LAUREL - Robert and Sharon Weldin bought their property near the confluence of the Clarks Fork and Yellowstone rivers in 2021 partly because of the river views, with water just 200 yards away.
Or at least that’s where it is supposed to be.
A couple of days ago, the channel came right through their property and caused damage they never could have expected.
"Everybody around here is shocked," Robert, an armed forces veteran, said. "One farmer has been here since the mid '60s, and he’s never seen anything like this before."
Robert saw the signs. He and his family started bracing with sandbags when they saw the flooding in Red Lodge Monday, but it wasn’t nearly enough.
"We had 20-foot long, 6-foot tall panels that were just gone," he said. "You couldn’t believe how fast and how high the water was."
His biggest concern was his animals: 11 goats, four horses, three dogs and the strongest of them all, a mule.
"Only two things survive a flood - cockroaches and a mule," he joked.

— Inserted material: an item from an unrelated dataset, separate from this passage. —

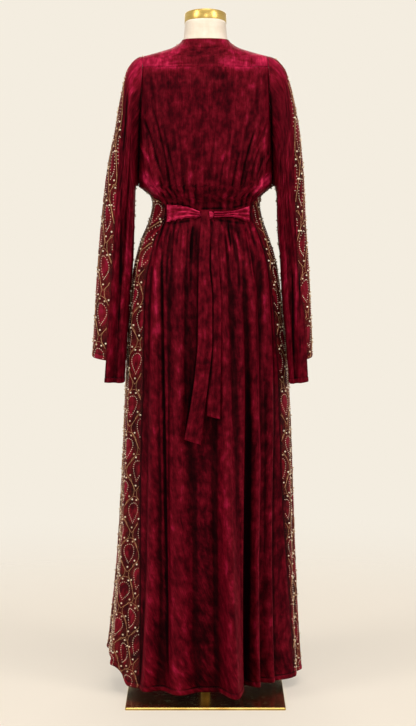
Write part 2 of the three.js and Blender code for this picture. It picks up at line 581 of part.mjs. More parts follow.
function sleevePoint(side, table, turn, t) {
  const row = {};
  for (const c of ['outX', 'outZ', 'inX', 'inZ', 'back', 'front', 'midY']) row[c] = read(table, 't', c, t);
  const cos = Math.cos(turn);
  const sin = Math.sin(turn);
  const across = 0.5 + 0.5 * cos * (1 + FULLNESS * sin * sin);
  const deep = Math.abs(sin) * (1 + FULLNESS * cos * cos) * (sin > 0 ? -row.back : row.front);
  const point = new THREE.Vector3(
    side * mix(row.inX, row.outX, across), row.midY + deep, mix(row.inZ, row.outZ, across));
  const turnDeg = THREE.MathUtils.euclideanModulo(THREE.MathUtils.radToDeg(turn), 360);
  for (const f of SLEEVE_FOLDS) {
    const grown = f.high * easeBetween(t, f.from, f.from + 0.4) * ridge(turnDeg, f.at, f.wide);
    point.y += grown * (sin > 0 ? -1 : 1);
  }
  const joined = 1 - easeBetween(t, 0, SLEEVE_BLEND);
  if (joined === 0) return point;
  const seam = armholePoint(side, turn);
  seam.x += side * (SEAM_GAP + t * 160);
  return point.lerp(seam, joined);
}

function buildSleeve(side, name, table, seamTable) {
  const rows = [0, 0.02, 0.045, 0.07, 0.1, 0.15, 0.22, 0.32, 0.44, 0.58, 0.75, SLEEVE_FRONT_END, 1];
  const surface = (turn, t) => sleevePoint(side, table, turn, t);
  const armholeOut = new THREE.Vector3(side * (shoulderZ - UNDERARM_Z), 0, ARMHOLE.lowX - ARMHOLE.topX).normalize();
  const inset = (turn, t) => SEAM_GAP / 2 / (surface(turn + 1e-3, t).distanceTo(surface(turn - 1e-3, t)) / 2e-3);
  const panel = (part, material, columns, spread, from, to, count) => {
    const spans = rows.slice(0, count).map((t) => {
      const start = from(t);
      const end = to(t);
      return [start + inset(start, t), end - inset(end, t)];
    });
    const turnAt = (i, j) => mix(...spans[j], spread(side > 0 ? i / columns : 1 - i / columns));
    const pointAt = (i, j) => surface(turnAt(i, j), rows[j]);
    const normalOf = (i, j) => {
      const normal = normalAt(surface, turnAt(i, j), Math.max(rows[j], 2e-3), 4e-3, 1e-3).multiplyScalar(side);
      return j > 0 ? normal : normal.projectOnPlane(armholeOut).normalize();
    };
    add(part, wall(columns, count - 1, pointAt, normalOf, CLOTH), material);
  };
  const upper = (t) => rad(read(seamTable, 't', 'at', t));
  const lower = () => rad(UNDERARM_SEAM);
  panel(`${name}_back`, materials.velvet, 14, (u) => u ** 1.4, upper, lower, rows.length);
  panel(`${name}_front`, materials.embroidered, 14, (u) => 1 - (1 - u) ** 1.4, lower,
    (t) => 2 * Math.PI + upper(t), rows.length - 1);
}

// The outermost cloth of the back between two distances from the middle plane, at a height
const backSections = new Map();
function backReach(z, fromX, toX) {
  const level = Math.round(z / 3) * 3;
  if (!backSections.has(level)) {
    backSections.set(level, Array.from({ length: 161 }, (_, i) => bodyPoint(rad((i - 80) * 0.7), level)));
  }
  const near = backSections.get(level).filter((p) => p.x > fromX - 2 && p.x < toX + 2);
  return Math.min(...near.map((p) => p.y));
}

// A band of the tie along the waist, drawn together towards the knot into lengthwise pleats
function buildBand(name, table) {
  const columns = 12;
  const rows = 8;
  const first = table[0].x;
  const last = table[table.length - 1].x;
  const surface = (u, v) => {
    const x = mix(first, last, u);
    const low = read(table, 'x', 'low', x);
    const high = read(table, 'x', 'high', x);
    const nearKnot = 1 - Math.abs(x - KNOT.x) / 110;
    const pleats = (1.2 + 2.2 * clamp01(nearKnot)) * (0.5 - 0.5 * Math.cos(v * 3 * 2 * Math.PI));
    const base = backReach(mix(low, high, v), x - 8, x + 8);
    const widest = Math.min(base, backReach(TIE_Z, x - 8, x + 8));
    return new THREE.Vector3(x, widest - TIE_CLEAR - TIE_CLOTH - pleats, mix(low, high, v));
  };
  const pointAt = (i, j) => surface(i / columns, j / rows);
  const normalOf = (i, j) => normalAt(surface, i / columns, j / rows, 1e-2, 1e-2);
  add(name, wall(columns, rows, pointAt, normalOf, TIE_CLOTH), materials.velvet);
}

const knotSeat = () => backReach(KNOT.z, KNOT.x - 14, KNOT.x + 14) - KNOT_CLEAR - KNOT.deep / 2;

function buildKnot() {
  const sides = 16;
  const slices = 8;
  const rings = [];
  for (let j = 1; j < slices; j += 1) {
    const along = (j / slices) * Math.PI;
    const swell = Math.sin(along) ** 0.6;
    rings.push(Array.from({ length: sides }, (_, i) => {
      const turn = -(i / sides) * 2 * Math.PI;
      return new THREE.Vector3(
        KNOT.x - (KNOT.wide / 2) * Math.cos(along),
        knotSeat() - (KNOT.deep / 2) * swell * Math.cos(turn),
        KNOT.z + (KNOT.high / 2) * swell * Math.sin(turn),
      );
    }));
  }
  add('knot', loft(rings), materials.velvet);
}

// The path of a tail in height and depth: taut over the hips from the knot, then plumb. Both tails lie on the
// ridges under either of them, the long one over the short one.
function tailPath(table, layer) {
  const top = table[0].z;
  const step = (top - table[table.length - 1].z) / 16;
  let reach = 0;
  return Array.from({ length: 17 }, (_, i) => {
    const z = top - i * step;
    const left = Math.min(read(TAIL_LONG, 'z', 'left', z), 0) - 4;
    const right = read(TAIL_SHORT, 'z', 'right', z) + 4;
    for (const near of [z - 6, z, z + 6]) reach = Math.min(reach, backReach(near, left, right));
    return { y: reach - TAIL_CLEAR - TIE_CLOTH - layer * TAIL_LAYER, z };
  }).reverse();
}

function buildTail(name, table, path, twist) {
  const columns = 5;
  const surface = (u, v) => {
    const i = Math.min(path.length - 2, Math.max(0, Math.floor(v)));
    const y = mix(path[i].y, path[i + 1].y, v - i);
    const z = mix(path[i].z, path[i + 1].z, v - i);
    const x = mix(read(table, 'z', 'left', z), read(table, 'z', 'right', z), u);
    return new THREE.Vector3(x, y + twist * Math.sin(v * 0.6) * (u - 0.5), z);
  };
  const pointAt = (i, j) => surface(i / columns, j);
  const normalOf = (i, j) => normalAt(surface, i / columns, j, 1e-2, 1e-2);
  add(name, wall(columns, path.length - 1, pointAt, normalOf, TIE_CLOTH), materials.velvet);
}

// The long tail leaves the knot over its top; the short one hangs out from under it
function buildTails() {
  const face = knotSeat() - KNOT.deep / 2 - SEAM_GAP - TIE_CLOTH;
  const over = TIE_CLOTH + SEAM_GAP;
  const long = tailPath(TAIL_LONG, 1).filter(({ z }) => z < KNOT.z - KNOT.high);
  long.push(
    { y: face, z: KNOT.z - 4 },
    { y: face + 0.6, z: KNOT.z + 4 },
    { y: face + 2.6, z: KNOT.z + KNOT.high / 2 + over - 2.2 },
    { y: face + 6, z: KNOT.z + KNOT.high / 2 + over + 0.2 },
    { y: face + 10, z: KNOT.z + KNOT.high / 2 + over },
  );
  buildTail('tail_long', TAIL_LONG, long, 0);
  buildTail('tail_short', TAIL_SHORT, tailPath(TAIL_SHORT, 0), 0.8);
}

buildStand();
buildForm();
buildBody();
buildSleeve(-1, 'sleeve_left', SLEEVE_LEFT, SLEEVE_SEAM_LEFT);
buildSleeve(1, 'sleeve_right', SLEEVE_RIGHT, SLEEVE_SEAM_RIGHT);
buildBand('tie_left', TIE_LEFT);
buildBand('tie_right', TIE_RIGHT);
buildKnot();
buildTails();

// The middle of the whole outline stands over the origin.
const outline = new THREE.Box3().setFromObject(group);
group.position.set(-(outline.min.x + outline.max.x) / 2, -(outline.min.y + outline.max.y) / 2, 0);

export default group;
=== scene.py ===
"""A floor-length jalabiya in crushed velvet, tied behind the waist, on a limbless dress form with a brass stand.

The wearer's back faces -Y and the left hand side is at -X. Surfaces are worked out in millimetres round the
middle of the base plate, and become metres in the frame's own place when a mesh is made.
"""
import logging
import math
from dataclasses import dataclass, field
from enum import Enum
from typing import Callable

import bmesh
import bpy
import numpy as np
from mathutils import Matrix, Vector


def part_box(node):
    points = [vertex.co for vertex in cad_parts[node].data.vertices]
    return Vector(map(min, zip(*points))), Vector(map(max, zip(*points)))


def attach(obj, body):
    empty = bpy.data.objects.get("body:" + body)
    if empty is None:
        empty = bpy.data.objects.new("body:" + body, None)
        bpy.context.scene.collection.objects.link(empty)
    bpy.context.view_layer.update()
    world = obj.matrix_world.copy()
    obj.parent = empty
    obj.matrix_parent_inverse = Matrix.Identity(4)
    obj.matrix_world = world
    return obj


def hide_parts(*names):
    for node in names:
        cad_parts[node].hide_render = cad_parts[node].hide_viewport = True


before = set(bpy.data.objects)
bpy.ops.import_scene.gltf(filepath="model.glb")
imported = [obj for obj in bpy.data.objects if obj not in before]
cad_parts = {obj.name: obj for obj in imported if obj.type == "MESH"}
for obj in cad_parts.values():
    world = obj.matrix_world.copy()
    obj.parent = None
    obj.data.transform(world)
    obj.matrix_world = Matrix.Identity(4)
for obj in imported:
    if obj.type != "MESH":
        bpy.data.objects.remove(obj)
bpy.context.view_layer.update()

LOG = logging.getLogger("jalabiya")
MM = 0.001
ROOT = "root"
UV_NAME = "cut"
# The mesh attribute that holds the painted fold shading: painted shade in troughs and seams, painted highlights on
# ridges.
PAINTED_FOLD_SHADING_NAME = "lie"
FULLNESS = 0.16          # how much fuller than an ellipse a section of body or sleeve is
EVERYWHERE = 1e6         # beyond every distance and height here, in mm

Array = np.ndarray
Face = tuple[int, ...]
Creases = tuple[tuple[float, ...], ...]
Material, Object = bpy.types.Material, bpy.types.Object
Node, NodeSocket, NodeTree = bpy.types.Node, bpy.types.NodeSocket, bpy.types.NodeTree


class Side(Enum):
    """The wearer's sides as the camera sees them, with the sign of X there."""

    LEFT = -1
    RIGHT = 1


class BodyPiece(Enum):
    """Which cut of the garment's body an edge belongs to."""

    BACK = "back"
    FRONT = "front"


class Table:
    """Rows of sizes, read between the rows as smooth curves that never overshoot one."""

    def __init__(self, columns: str, *rows: tuple[float, ...]) -> None:
        """Sorts the rows by their first column and prepares each column's slopes.

        Args:
            columns: The columns' names, the first of which is the place that the others are read at.
            rows: One tuple of numbers for each row.
        """
        names = columns.split()
        self.rows = [dict(zip(names, row)) for row in rows]
        grid = np.array(sorted(rows), float)
        self.key = grid[:, 0]
        self.values = {name: grid[:, i] for i, name in enumerate(names)}
        self.slopes = {name: self._slopes(grid[:, i]) for i, name in enumerate(names)}

    def _slopes(self, values: Array) -> Array:
        """Works out a slope at each row that keeps the curve between its rows.

        Args:
            values: One column.

        Returns:
            The slope at each row.
        """
        steps = np.diff(values) / np.diff(self.key)
        before, after = steps[:-1], steps[1:]
        inner = np.zeros(len(steps) - 1)
        same = before * after > 0
        inner[same] = 2 * before[same] * after[same] / (before[same] + after[same])
        return np.concatenate([steps[:1], inner, steps[-1:]])

    def read(self, column: str, place: Array) -> Array:
        """Reads a column.

        Args:
            column: The column's name.
            place: Where to read it. Beyond the ends it keeps the end's value.

        Returns:
            The values there.
        """
        at = np.clip(np.asarray(place, float), self.key[0], self.key[-1])
        i = np.clip(np.searchsorted(self.key, at, side="right") - 1, 0, len(self.key) - 2)
        span = self.key[i + 1] - self.key[i]
        s = (at - self.key[i]) / span
        value, slope = self.values[column], self.slopes[column]
        return (
            value[i] * (2 * s**3 - 3 * s**2 + 1)
            + slope[i] * span * (s**3 - 2 * s**2 + s)
            + value[i + 1] * (3 * s**2 - 2 * s**3)
            + slope[i + 1] * span * (s**3 - s**2)
        )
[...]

His nephews helped prove him wrong, leading them all to safety through rushing waters.
"We tried to stay on the road, remember where the road was," one of them said. "We had to bribe the mule with grain."
But while they were doing that, some of Robert’s chickens didn’t make it. You can tell how heartbroken it made him.
"I couldn’t save everything. I just had back surgery, spinal surgery. My wife and I can’t do everything," he said before walking away choked up.
The Weldins' house also took on several feet of water — a neighbor was helping Sharon salvage what they could Thursday morning as Billings carpet-cleaning trucks pumped water out of the first floor. But Robert knows all things considered, it could have been worse.
"I’m lucky," he said. "There’s a lot worse people off that lost everything, so I’m blessed."
Hard to imagine blessed looking like this, but this week has changed a lot of perspectives.